The third is the improved quality of service, and the improved experience of someone interacting with the government. There are plenty of examples there. The cost to the economy in general, and the frustration and the lack of confidence in government that that feeds. Those things it's harder to put dollars and cents on, but they are important. So those are told more through stories that we can get of that kind of impact.
On Capitol Hill, House Majority Leader Kevin McCarthy and Minority Whip Steny Hoyer recently tweeted support for keeping 18F around. Are you hopeful that the organization will be allowed to grow and become permanent?
We were thrilled with that. We've done what I thought was impossible, which was to have this level of tech talent coming in on a regular basis and connecting with agencies to do things that make a tangible difference in people's lives. That's amazing. Now that we know how to do it, that's something that should get support from people on both sides of the aisle.
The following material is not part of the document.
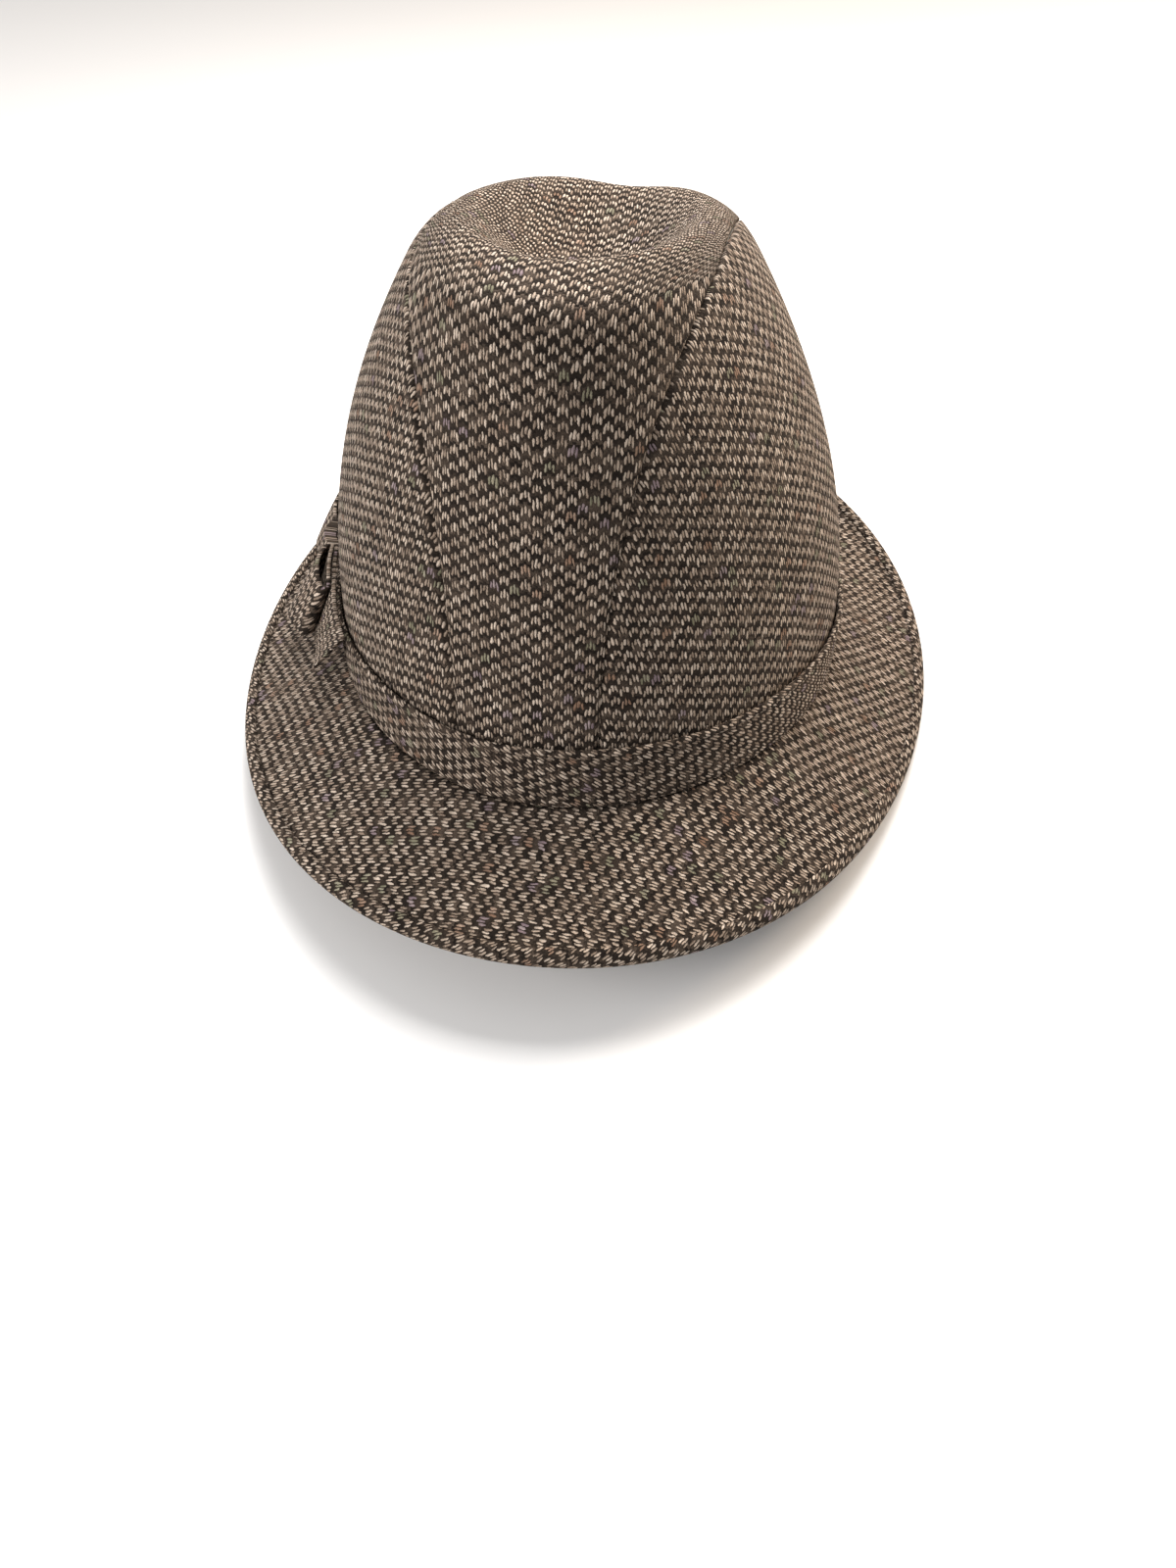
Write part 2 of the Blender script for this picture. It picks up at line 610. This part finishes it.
def brim_sheet(name, top, bottom):
    """One ply of the brim; its weave runs straight across the hat, as cut from flat cloth."""
    theta = round_angles()
    along = np.linspace(0, 1, 28)[:, None] * (brim_wide(theta) - BRIM_HEM)
    outer = brim(theta[None], along, top)
    inner = brim(theta[None], along, bottom)
    # the inner edge stands upright beside the crown wall
    base = brim(theta, 0.0, 0.0)
    for grid, off in ((outer, top), (inner, bottom)):
        grid[0] = base
        grid[0][:, 2] = off / np.cos(brim_slope(theta))
    loops = np.concatenate([outer, inner[::-1]])
    v = loops[..., 1] / np.cos(brim_slope(theta)) ** 0.5
    return ring_piece(name, loops, np.stack([loops[..., 0], v], -1))


def brim_pieces(cloth, canvas, binding_cloth):
    """The plies and the binding, each one piece round the hat that bends at the snap line."""
    plies = {
        "brim_top_cloth": (0.0, -1.1, cloth),
        "brim_interlining": (-1.25, -1.75, canvas),
        "brim_under_cloth": (-1.9, -BRIM_THICK, cloth),
    }
    for name, (top, bottom, material) in plies.items():
        piece = brim_sheet(name, top, bottom)
        piece.data.materials.append(material)
        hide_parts(name + "_rear", name + "_front")
        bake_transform(piece)
    piece = edge_binding()
    piece.data.materials.append(binding_cloth)
    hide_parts("edge_binding_rear", "edge_binding_front")
    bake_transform(piece)


def edge_binding():
    """Cloth folded over the brim's edge: a rounded hairpin section."""
    reach, clear = BINDING_REACH, BINDING_CLEAR
    top, under = clear + BINDING_THICK, -BRIM_THICK - clear
    bottom = under - BINDING_THICK
    mid, half = (top + bottom) / 2, (top - bottom) / 2
    round_deep = half * 0.8
    # Each point: how far in from the brim's edge, how far above its top face.
    outline = [(reach - 0.1, clear - 0.3), (reach + 0.1, clear + 0.5), (reach - 0.4, top + 0.05)]
    outline += [(reach - 1.4, top + 0.35), (reach - 2.6, top + 0.25)]
    for angle in np.linspace(np.pi / 2, -np.pi / 2, 13):
        outline.append((round_deep * (1 - math.cos(angle)), mid + half * math.sin(angle)))
    outline += [(reach - 2.6, bottom + 0.02), (reach - 1.6, bottom)]
    outline += [(reach - 0.6, bottom + 0.12), (reach + 0.1, under - 0.45)]
    outline += [(reach + 0.3, under + 0.15), (reach - 1, under + 0.1)]
    outline += [(1.1, under), (0.95, mid), (1.1, clear), (reach - 1, clear - 0.1)]
    section = [lambda a, b=b, o=o: brim(a, brim_wide(a) - b, o) for b, o in outline]
    return section_ring("edge_binding", section)


def hat_band(cloth):
    """The band stands on the brim; its top edge is rolled over and wavers a little."""
    def at(z, off, from_foot=False):
        def point(a):
            foot = 0.1 + np.maximum(0, np.tan(brim_slope(a)))
            waver = 0.35 * np.sin(3 * a + 1) + 0.2 * np.sin(7 * a)
            height = foot + z if from_foot else z + waver
            return wall_at(a, height, off + 0.2 * np.sin(5 * a + 2))
        return point

    roll = [(-2.3, 1.7), (-1.8, 2.1), (-1.1, 2.45), (-0.4, 2.4)]
    roll += [(0.2, 1.9), (0.3, 1.3), (-0.1, 0.8), (-1.1, 0.55)]
    section = [at(0.0, 0.3, True), at(0.0, 1.2, True), at(0.7, 1.75, True), at(2.2, 1.95, True)]
    section += [at(z, 1.95) for z in (5, 8, 11, 14)]
    section += [at(BAND_HIGH + up, off) for up, off in roll]
    section += [at(z, 0.5) for z in (12, 8, 4)]
    piece = section_ring("hat_band", section)
    piece.data.materials.append(cloth)
    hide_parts("hat_band")
    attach(piece, "hat")


def bow_at(theta, z, v, off):
    """Point in the bow: it leans on the crown, its rear end runs straight on and its top climbs."""
    degrees = np.abs(np.degrees(theta))
    stand = BOW_START + BOW_LEAN * (1 - v) + BOW_SPREAD * (np.maximum(0, degrees - 70) / 40) ** 2
    climb = BOW_CLIMB * v * np.maximum(0, degrees - 60) / 45
    return wall_at(theta, z + climb, stand + off)


def strip(name, angles, low, high, outer_at, thick, cloth, cut=0.0):
    """A strip of the bow's cloth; outer_at(u, v) is how far its face stands off the bow's back."""
    u, v = np.meshgrid(np.linspace(0, 1, 40), np.linspace(0, 1, 14))
    start = np.radians(angles[0] - cut * (1 - v))
    end = math.radians(angles[1])
    theta = start + (end - start) * u
    z = low + (high - low) * v
    outer = bow_at(theta, z, v, outer_at(u, v))
    inner = bow_at(theta, z, v, outer_at(u, v) - thick)
    mesh_uv = np.stack([centred(arc_length(outer, 1), 1), arc_length(outer, 0)], -1)
    piece = sheet_piece(name, outer, inner, mesh_uv, flip=True)
    bevel = piece.modifiers.new("soft_edge", "BEVEL")
    bevel.width = 0.0004
    bevel.segments = 3
    bevel.limit_method = "ANGLE"
    piece.data.materials.append(cloth)
    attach(piece, "hat")
    return piece


def bow_pieces(cloth):
    """A flat tail leaning on the crown, two folded loops on it and a knot round the middle."""
    def tail_out(u, v):
        flare = TAIL_FLARE * (1 - v) * np.clip(1 - u / 0.13, 0, 1) ** 2
        return BOW_CLOTH + flare + 0.2 * np.sin(9 * u + 2 * v)

    tail = strip("bow_tail", TAIL_ANGLES, BOW_FOOT, TAIL_TOP, tail_out, BOW_CLOTH, cloth, TAIL_CUT)
    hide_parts("bow_tail")

    under_knot = KNOT_HALF + 0.2
    for name, end, side in zip(("bow_front_loop", "bow_rear_loop"), LOOP_ANGLES, (1, -1)):
        knot_end = math.radians(KNOT_ANGLE + side * under_knot)
        piece = loop(name, math.radians(end), knot_end, cloth)
        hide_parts(name)

    def knot_out(u, v):
        return KNOT_FACE - 2.2 * (2 * u - 1) ** 2

    knot = strip("bow_knot", (KNOT_ANGLE + KNOT_HALF, KNOT_ANGLE - KNOT_HALF), BOW_FOOT, KNOT_TOP,
                 knot_out, KNOT_CLOTH, cloth)
    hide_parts("bow_knot")


def loop_out(u, v):
    """How far a loop's outside stands off the bow's back; u runs from its end to the knot."""
    foot, top = LOOP_BULGE
    return 4.5 + (foot + (top - foot) * v) * np.sin(np.pi * (0.12 + 0.88 * u)) ** 0.8


def loop(name, end, knot, cloth):
    """Cloth folded back on itself: out from the knot, round the end and back, top and foot open."""
    v = np.linspace(0, 1, 14)[:, None]
    u_in = np.linspace(1, 0, 26)
    turn = np.linspace(0, 1, 13)[1:-1]
    u_out = np.linspace(0, 1, 40)

    def path(shift):
        """The loop's line, shift outside or inside of the cloth's middle."""
        inner = 2.3 - shift + 0 * u_in + 0 * v
        outer = loop_out(u_out, v) - 0.65 + shift
        low, high = inner[:, -1:], outer[:, :1]
        swing = (low + high) / 2 - (high - low) / 2 * np.cos(np.pi * turn)
        beyond = -(0.03 + 0.035 * (1 + shift)) * np.sin(np.pi * turn)
        share = np.concatenate([u_in, beyond, u_out])
        off = np.concatenate([inner, swing, outer], axis=1)
        theta = end + (knot - end) * share
        z = LOOP_FOOT + 0.4 * np.sin(4 * share) + (LOOP_HIGH - 0.4 * np.cos(5 * share)) * v
        return bow_at(theta + 0 * z, z, v, off)

    outside, inside = path(LOOP_CLOTH / 2), path(-LOOP_CLOTH / 2)
    if end > knot:
        outside, inside = inside, outside
    mesh_uv = np.stack([centred(arc_length(outside, 1), 1), arc_length(outside, 0)], -1)
    piece = sheet_piece(name, outside, inside, mesh_uv, flip=True)
    piece.data.materials.append(cloth)
    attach(piece, "hat")
    return piece


def sweatband(material, cord):
    """The leather band inside the crown, and the reed in its lower edge."""
    def at(z, off):
        return lambda a: wall_at(a, z, off)

    heights = [SWEAT_LOW, 4, 10, 16, 22, 28]
    section = [at(z, SWEAT_IN) for z in heights] + [at(SWEAT_HIGH, (SWEAT_IN + SWEAT_OUT) / 2)]
    section += [at(z, SWEAT_OUT) for z in heights[::-1]]
    piece = section_ring("sweatband", section)
    piece.data.materials.append(material)
    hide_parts("sweatband")
    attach(piece, "hat")
    middle, low = (SWEAT_IN + SWEAT_OUT) / 2, SWEAT_LOW - 0.15 - REED_RADIUS
    turn = [2 * math.pi * i / 10 for i in range(10)]
    reed = section_ring("sweatband_reed", [
        at(low + REED_RADIUS * math.sin(a), middle + REED_RADIUS * math.cos(a)) for a in turn])
    reed.data.materials.append(cord)
    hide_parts("sweatband_reed")
    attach(reed, "hat")


for_panels = {
    "centre": tweed("tweed_centre", 0, 1),
    "left": tweed("tweed_left", 0, 2),
    "right": tweed("tweed_right", 0, 3),
}
canvas = plain_cloth("canvas", (0.62, 0.58, 0.5), 0.5, 0.9)
satin = plain_cloth("satin", (0.035, 0.022, 0.016), 0.3, 0.4)
bias = tweed("tweed_bias", 32, 4)
binding = tweed("tweed_binding", 35, 5)
brim_cloth = tweed("tweed_brim", 90, 6)
hide = leather("leather")
cord = plain_cloth("cord", (0.06, 0.035, 0.02), 0.6, 0.7)
thread = thread_cord("thread")

crown_pieces("crown", 0.0, CROWN_CLOTH, GROOVE_DEEP, for_panels)
in_canvas, in_satin = dict.fromkeys(for_panels, canvas), dict.fromkeys(for_panels, satin)
crown_pieces("crown_interlining", INTERLINING_IN, INTERLINING, 0.0, in_canvas)
crown_pieces("lining", LINING_IN, LINING, 0.0, in_satin)
brim_pieces(brim_cloth, canvas, binding)
hat_band(bias)
bow_pieces(bias)
sweatband(hide, cord)
for node in ("sweatband_stitches", "band_tack_stitches", "bow_tie_stitches"):
    holder = frame["nodes"][node]
    holder.data.materials.clear()
    holder.data.materials.append(thread)


# ---------------------------------------------------------------- stage, light, camera
FLOOR_HALF = 4.0                # metres
FLOOR_COLOUR = (0.9, 0.9, 0.9, 1)
WORLD_LIGHT = 0.45
LIT_POINT = (0, 0, 0.07)        # the lights point at the middle of the hat
LIGHTS = {                      # place (m), size (m), power (W), colour
    "key": ((-0.95, -0.6, 0.45), 0.6, 12, (1.0, 0.96, 0.93)),
    "right": ((0.65, 0.65, 0.45), 0.45, 8, (1.0, 0.80, 0.60)),
    "top": ((0.0, 0.2, 0.52), 0.3, 4.5, (1.0, 0.98, 0.96)),
}
# Camera: distance and offsets in millimetres in the hat's own frame, angles in degrees
CAMERA_FAR, CAMERA_ASIDE, CAMERA_LOWER = 392.4, 0.18, -55.37
CAMERA_HIGH, CAMERA_TURN, CAMERA_ROLL = 40.89, 9.14, 3.12
LENS, SENSOR = 25.1966, 36
LENS_SHIFT = (-0.0025, -0.00686)


def stage():
    mesh = bpy.data.meshes.new("floor")
    s = FLOOR_HALF
    mesh.from_pydata([(-s, -s, 0), (s, -s, 0), (s, s, 0), (-s, s, 0)], [], [(0, 1, 2, 3)])
    floor = bpy.data.objects.new("floor", mesh)
    bpy.context.scene.collection.objects.link(floor)
    t = Tree("floor")
    t.shader.inputs["Base Color"].default_value = FLOOR_COLOUR
    t.shader.inputs["Roughness"].default_value = 0.8
    mesh.materials.append(t.material)
    world = bpy.data.worlds.new("studio")
    world.use_nodes = True
    world.node_tree.nodes["Background"].inputs[0].default_value = (1, 1, 1, 1)
    world.node_tree.nodes["Background"].inputs[1].default_value = WORLD_LIGHT
    bpy.context.scene.world = world
    bpy.context.scene.view_settings.view_transform = "Standard"


def area_light(name, place, size, energy, colour):
    light = bpy.data.lights.new(name, "AREA")
    light.size = size
    light.energy = energy
    light.color = colour
    lamp = bpy.data.objects.new(name, light)
    lamp.location = place
    lamp.rotation_mode = "QUATERNION"
    lamp.rotation_quaternion = (Vector(LIT_POINT) - Vector(place)).to_track_quat("-Z", "Y")
    bpy.context.scene.collection.objects.link(lamp)


def camera():
    high, turn, roll = (math.radians(a) for a in (CAMERA_HIGH, CAMERA_TURN, CAMERA_ROLL))
    level = math.cos(high)
    back = Vector((math.sin(turn) * level, -math.cos(turn) * level, math.sin(high)))
    right = Vector((math.cos(turn), math.sin(turn), 0))
    up = back.cross(right)
    cos_roll, sin_roll = math.cos(roll), math.sin(roll)
    right, up = right * cos_roll + up * sin_roll, up * cos_roll - right * sin_roll
    place = back * CAMERA_FAR + right * CAMERA_ASIDE + up * CAMERA_LOWER
    in_row = Matrix([ACROSS, BACK, UP]).transposed()
    data = bpy.data.cameras.new("camera")
    data.sensor_width = SENSOR
    data.lens = LENS
    data.shift_x, data.shift_y = LENS_SHIFT
    data.clip_start, data.clip_end = 0.01, 20
    cam = bpy.data.objects.new("camera", data)
    axes = Matrix([in_row @ right, in_row @ up, in_row @ back]).transposed()
    cam.matrix_world = Matrix.Translation(ORIGIN + in_row @ place / 1000) @ axes.to_4x4()
    bpy.context.scene.collection.objects.link(cam)
    bpy.context.scene.camera = cam


stage()
for name, setting in LIGHTS.items():
    area_light(name, *setting)
camera()

bpy.context.view_layer.update()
What are you saying to staff who have qualms about working in the next administration?
It sounds a little optimistic, most of the people who are here could make a lot more money in the private sector and have a lot easier life, and they're here because they want to make a difference in people's lives. And they see the ability to do that here as part of the government and that's not partisan, and that doesn't change.
If you're in the Department of Veterans Affairs, you don't change your job because the administration changes. The work you're doing is still super important. We feel the work we're doing is super important.
I don't know if it will be unanimous, probably not, people come and go for all kinds of reasons, but the predominant sense is to recognize the work we're doing is important and we believe in it, or we wouldn't have been here in the first place.
Are you staying?
If I can make a difference I'm here. I believe in this. I'm sticking around.